The Bank spokesman said: 'We believe that dialogue between central banks should take place in private, and we will continue to observe that.'

Mr Schlesinger asserted that the German central bank was equally supportive of both the French franc and the pound when they came under massive speculative assault. But the Treasury yesterday rebutted that contention. It noted pointedly that comments by Mr Schlesinger in the German newspaper Handelsblatt on the morning of 'Black Wednesday', which sparked the damaging run on the pound, were not referred to in the Bundesbank statement.

A Treasury spokesman added: 'We have noted the very public way in which statements of support for the French franc were made in contrast to the undermining statement made in relation to sterling.'

In a reference to the apparent scale of Bundesbank support for the pound, the Treasury conceded that the bank had complied with its 'technical obligations' to intervene in the currency markets when sterling hit its ERM floor. But the Treasury rejected implications by Mr Schlesinger that the German authorities had suggested that the pound be devalued in the ERM at the same time as the Italian lira, on 13 September.

However, contrary to reports in yesterday's Independent and a Reuter dispatch from Frankfurt, the Bundesbank's latest reserve figures do not include the period when the French franc came under intense pressure - 22 and 23 September - but appear to refer instead to much of the German support for sterling.

Though the report states that it measures changes in reserves for the week to 23 September, for foreign exchange accounting reasons it only covered intervention in support of other European currencies up to 21 September.

Mr Schlesinger said the Bundesbank intervened to support sterling before it hit its lower limit in the ERM and also when sterling was pinned to the floor, when ERM rules oblige it do so. This 'compulsory' support for the pound 'constitutes by far the largest compulsory interventions ever undertaken vis-a-vis a partner currency'.

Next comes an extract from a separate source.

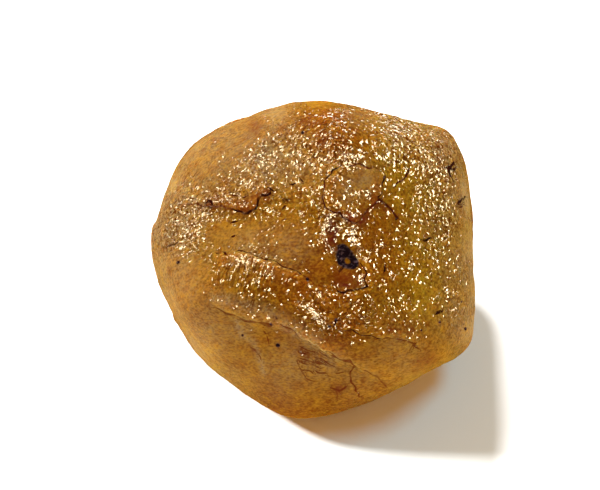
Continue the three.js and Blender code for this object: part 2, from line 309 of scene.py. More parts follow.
def dash(middle, length, slant):
    """The two ends of a short straight line."""
    half = np.array([math.cos(math.radians(slant)), math.sin(math.radians(slant))]) * length / 2
    return [tuple(np.array(middle) - half), tuple(np.array(middle) + half)]


scratches = [(FRONT, ink, width, 0, dash(middle, length, slant))
             for middle, length, slant, width, ink in DASHES]
strokes = [(FRONT, STROKE_INK, STROKE_WIDTH, 0, line) for line in STROKES]
lines = LINES + scratches + strokes
print(len(LINES), "cracks and margins,", len(scratches), "scratches,", len(strokes), "strokes")

# %% [markdown]
# ## The nearest line
# Every point of the skin learns how far it lies from the nearest line, and on which side. The side
# is kept as a signed distance, because that passes through zero exactly on the line, so a hairline
# stays sharp although it is narrower than the faces of the mesh. The points are shaken a little
# before they are measured, so that no stretch of a line is straight. Where a line has a lip, the
# skin is lifted on its left, and a fine groove runs along its foot.

# %% Distances, lips and grooves
SHAKE = 0.035
SHAKE_LENGTH = 0.5
# a lip's width, a groove's depth and width, and how far a line is felt, all in mm
LIP_WIDTH = 0.12
GROOVE = 0.035
GROOVE_WIDTH = 0.06
REACH = 0.5
# stands for "nothing near", in mm
FAR = 9.0
# the drawn width of a line against the width in its list, and the width where there is none
SLIMMING = 0.85
HAIRLINE = 0.04
FAINTEST = 0.02
TINY = 1e-9


def from_line(places, line):
    """The distance of each place from a line, and its sign, which is negative on the right."""
    nearest = np.full(len(places), np.inf)
    across = np.zeros(len(places))
    for a, b in zip(np.array(line[:-1], float), np.array(line[1:], float)):
        along = b - a
        length = np.linalg.norm(along)
        off = places - a
        t = np.clip(off @ along / length**2, 0, 1)
        distance = np.linalg.norm(off - t[:, None] * along, axis=1)
        side = (along[0] * off[:, 1] - along[1] * off[:, 0]) / length
        further = np.abs(side) > np.abs(across)
        closer = (distance < nearest - TINY) | ((distance < nearest + TINY) & further)
        nearest = np.where(closer, distance, nearest)
        across = np.where(closer, side, across)
    return nearest, np.where(across < 0, -1.0, 1.0)


shaken = skin + SHAKE * np.stack([ripple(skin, SHAKE_LENGTH, seed) for seed in (1, 2, 3)], axis=1)
crack_far = np.full(len(skin), FAR)
crack_side = np.full(len(skin), FAR)
crack_ink = np.zeros(len(skin))
crack_width = np.full(len(skin), HAIRLINE)
lift = np.zeros(len(skin))
for side, ink, width, lip, line in lines:
    places, strength = on_sheet(shaken, side)
    if side != FRONT:
        strength = strength * behind
    distance, sign = from_line(places, line)
    if lip:
        lift += strength * lip * bell(sign * distance - LIP_WIDTH, LIP_WIDTH)
        lift -= strength * GROOVE * ink * bell(distance, GROOVE_WIDTH)
    mine = (distance < crack_far) & (distance < REACH) & (strength > FAINTEST)
    crack_far = np.where(mine, distance, crack_far)
    crack_side = np.where(mine, sign * distance, crack_side)
    crack_ink = np.where(mine, ink * strength, crack_ink)
    crack_width = np.where(mine, SLIMMING * width, crack_width)
print("near a line:", int((crack_far < REACH).sum()), "points")
print("highest lip and deepest groove, in mm:", lift.max().round(3), -lift.min().round(3))

# %% [markdown]
# ## Smooth and glittering patches
# The etched skin isn't even. It glitters on the two upper cube faces and on the swollen band, and
# most of all round the pit, and it is dull and smooth in the hollow between them and low on the
# front. Each patch is a soft round spot on the front sheet, and where several overlap they add up
# without passing 1. The hidden sides have the same skin, so there the patches wander at random.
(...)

By contrast, the Bundesbank never engaged in compulsory intervention to support the franc, which did not fall to its ERM floor during the speculative attack on 22 and 23 September. The Bundesbank did, however, intervene to support the franc to prevent it hitting its lower limit, in accordance with Banque de France policy of preventing its currency from ever hitting the ERM floor.

'The high level of intervention in favour of sterling was primarily due to the fact that the UK monetary authorities seem to have been prepared to allow sterling to fall to its lower intervention point,' Mr Schlesinger said.

In the case of both currencies, he also made it plain that the Bundesbank believed it had fulfilled all its obligations under the ERM; intervention before currencies hit their ERM floors, compulsory intervention, the cut in interest rates on 14 September and a request for an ERM realignment.

In the event, Mr Schlesinger said the realignment only involved a devaluation of the Italian lira on 13 September 'even though . . . sterling had overstepped the (ERM) warning mark.'

In a separate interview with the French magazine L'Expansion, Mr Schlesinger appeared to douse market hopes of a further cut in German rates tomorrow, something economists believe would defuse the persistent tensions in the currency markets.